Of course it is his darkly humorous, often pithy takes on death, especially his own, that largely leave his audience chuckling in a knowing abstract rather than quieted in a sincere ponder. And yet, just how will the many, hyper-loyal PHC fans react after their beloved show is no longer helmed and permeated by Keillor’s familiar voice? What will they do when their captain does not answer, his lips pale and still?
To be sure there will be little initial drop in popularity. Part of PHC’s fate will depend on Keillor. If he passes, there will certainly be a major boost of fan fervor and loyalty. If Keillor retires, which he has mentioned doing but to longtime fans seems impossible, it’s less likely PHC will see even a temporary boost in interest.

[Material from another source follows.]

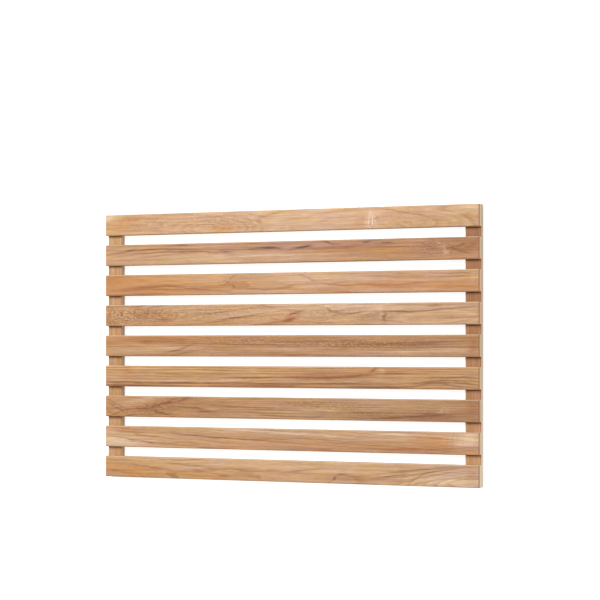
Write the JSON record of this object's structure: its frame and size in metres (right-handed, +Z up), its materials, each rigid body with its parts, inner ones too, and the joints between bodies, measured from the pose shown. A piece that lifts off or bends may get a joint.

Keillor (via a PHC spokesman) declined to comment for this profile. And why would he?
In either scenario, it’s hard to envision a post-Keillor fate for PHC’s brand of entertainment that would eclipse or even equal its current standing. Many listeners will of course tune in from time to time to catch the old show, for nostalgic purposes, which in fact was one of the main reasons they became hardcore fans to begin with—nostalgia, that is, of being a child and listening with one’s parents, maybe while in the kitchen washing dishes or cooking supper. And then, one Saturday night, they will turn on the radio and wonder where it went.